The blizzard last winter really ramped up my Pugsley covetry. Yeah, ice is ice, and these aren't going to be a solution for that, but they are massively advantageous over deep snow. 

h' said:

If you've got the funds and are looking for something fun, by all means try one of these bikes, but I'm not sure the bikes you're looking at are going to help you much for the riding you're describing.  They're certainly not going to do much better on ice than any other style.  Thin road-style tires for winter commuting have more than a handful of proponents.  

The fat tires should do better than other bikes on rough/uneven pavement, which could be useful in some winter riding conditions.

my GT 26'er with 2" tires got me through every obstacle last winter. fat bikes look like a lot of fun, but in my experience, unnecessary.
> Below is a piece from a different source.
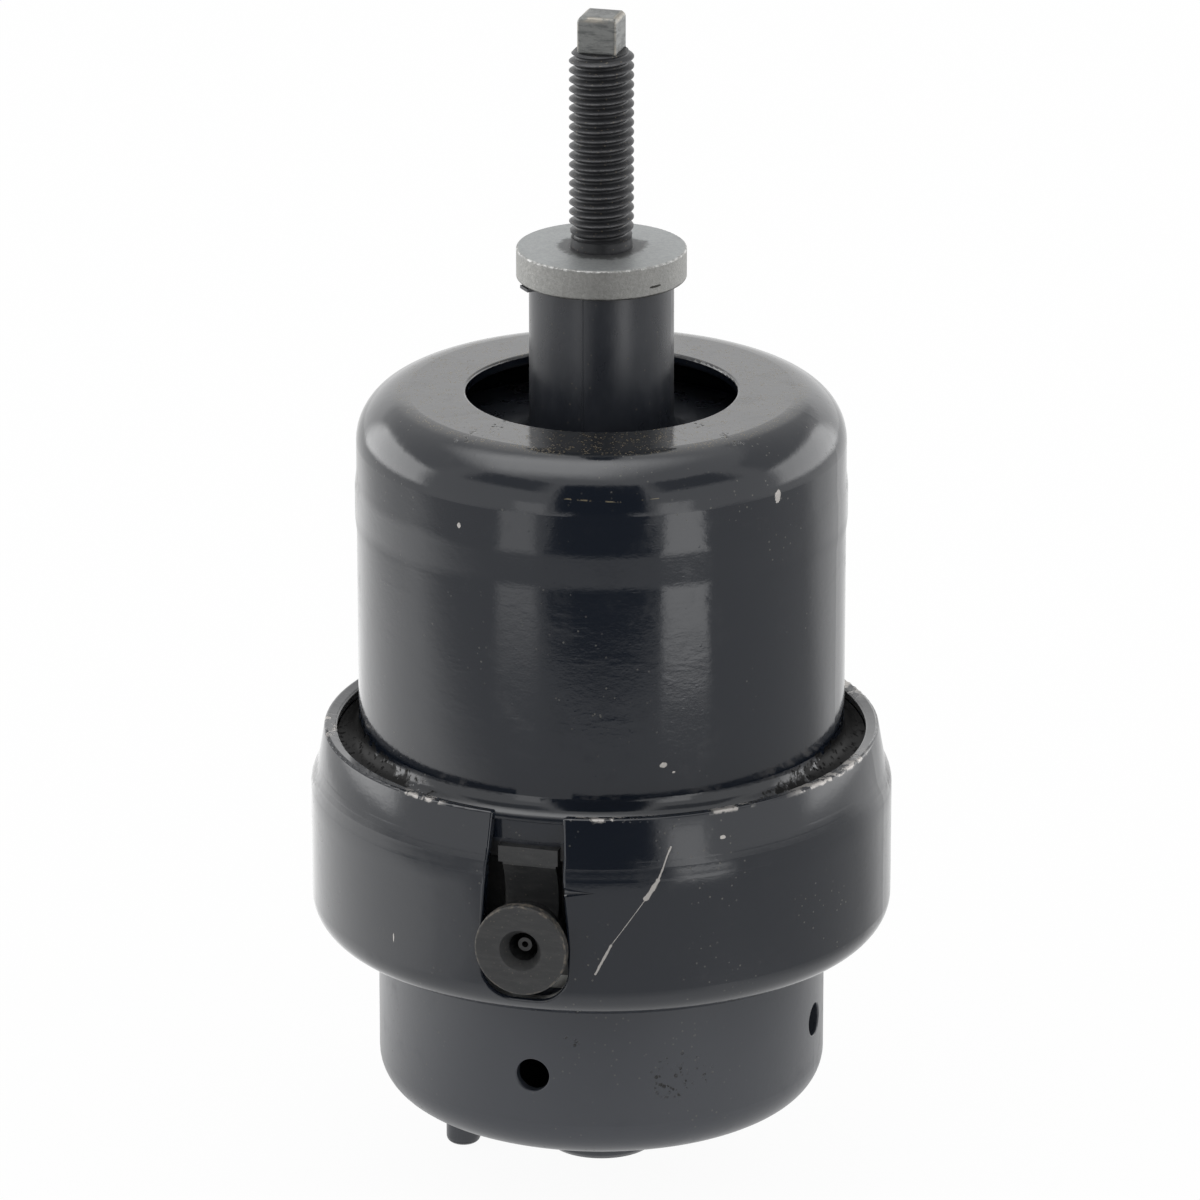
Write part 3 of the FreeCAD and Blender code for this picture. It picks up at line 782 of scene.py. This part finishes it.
@dataclass(frozen=True)
class Steel:
    """Bare or plated steel with rolling lines and stains."""

    name: str
    plating: Plating
    stain_shade: float = 0.6

    def build(self) -> Material:
        """Make the steel's material."""
        mix = Recipe(self.name)
        tint, roughness = self.plating.value
        lines = mix.noise(1.2, 4.0, 0.6, (4.0, 0.5, 1.0))
        patch = mix.noise(6.0, 3.0)
        dark = tuple(channel * self.stain_shade for channel in tint)
        colour = mix.mix(patch.rise(0.4, 0.7) * 0.5 + lines.rise(0.5, 0.8) * 0.2, tint, dark)
        return mix.finish(Base_Color=colour, Metallic=1.0, Normal=mix.bump(lines * 0.01),
                          Roughness=roughness + patch * 0.15)


# ------------------------------ sub-assemblies
def around(radius: float, turn: float, height: float) -> tuple[float, float, float]:
    """Place at a radius and a height, its bearing in radians from -Y towards +X."""
    return radius * math.sin(turn), -radius * math.cos(turn), height


def box_mm(node: str) -> tuple[Vector, Vector]:
    """Lowest and highest corners of a solid, in millimetres."""
    low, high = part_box(node)
    return Vector(low) / MM, Vector(high) / MM


def dress(names: Iterable[str], material: Material) -> None:
    """Give solids of the part a finish and report them."""
    for name in names:
        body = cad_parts[name]
        for slot in body.material_slots:
            slot.material = material
        if not body.material_slots:
            body.data.materials.append(material)
        log.info("dressed %s with %s", name, material.name)


def finish_piece(piece: Piece, material: Material,
                 replaced: str | None = None) -> None:
    """Put a finished new piece on the part.

    Args:
        piece: The piece, in place.
        material: Its finish.
        replaced: Solid that the piece stands for, if any.
    """
    Bench.settle(piece)
    piece.data.materials.clear()
    piece.data.materials.append(material)
    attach(piece, "root")
    if replaced:
        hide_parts(replaced)
    Bench.clear()
    log.info("built %s, %d faces", piece.name, len(piece.data.polygons))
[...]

Maybe I'll change my opinion if we get a really big blizzard.

Dave Grossman said:

You don't necessarily need the "fat bike" to run a fat bike.  I have a Surly 1x1 and run some pretty big tires on it.  Surly even makes the Large Marge rims in a 24" so you can run them on most 26" moutain bikes with discs and decent fork length.  I have some 2.3's on there right now and they really absorb everything, and I ride it singletrack without a suspension all the time.

We have a Pugsley in at Rapid Transit for a demo bike; 16" at the Halsted store and 18" at the North ave. one.  Come by and take one for a ride they are super fun.

I also usually bring one of them to the snow rides if we have one in the shop and I have the time.

They are super fun in the snow but probably not the most practical commuter all but scant few days.  The standard Pugsleys with trigger shifters and a tripple are out of stock till Decemberish but the Neckromancer one can be retro fitted to that spec.

I never fall.

On

http://www.bikejournal.com/thread.asp?ThreadID={029BF13C-5D45-4995-...} (bad link, add the }), once people buy thier fat bike, they just keep riding it.  No one needs a suspension with that much air between the road and the rim.

Hmm, ice kinda scares me. Maybe I need chains over the tires, too? Problem is, I can't fit Gene's tricycle in my bike room stall.

Peenworm Grubologist said:

The blizzard last winter really ramped up my Pugsley covetry. Yeah, ice is ice, and these aren't going to be a solution for that, but they are massively advantageous over deep snow. 

h' said:

If you've got the funds and are looking for something fun, by all means try one of these bikes, but I'm not sure the bikes you're looking at are going to help you much for the riding you're describing.  They're certainly not going to do much better on ice than any other style.  Thin road-style tires for winter commuting have more than a handful of proponents.  

The fat tires should do better than other bikes on rough/uneven pavement, which could be useful in some winter riding conditions.

Here is a blog post by the Rapid Transit owner(s)(?) about the Surly Necromancer:

http://www.chicagobikeblog.com/2012/10/necromancer-fun.html

(I didn't see anything in there about bringing back people from the dead.)

notoriousDUG said:

We have a Pugsley in at Rapid Transit for a demo bike; 16" at the Halsted store and 18" at the North ave. one.  Come by and take one for a ride they are super fun.

I also usually bring one of them to the snow rides if we have one in the shop and I have the time.

They are super fun in the snow but probably not the most practical commuter all but scant few days.  The standard Pugsleys with trigger shifters and a tripple are out of stock till Decemberish but the Neckromancer one can be retro fitted to that spec.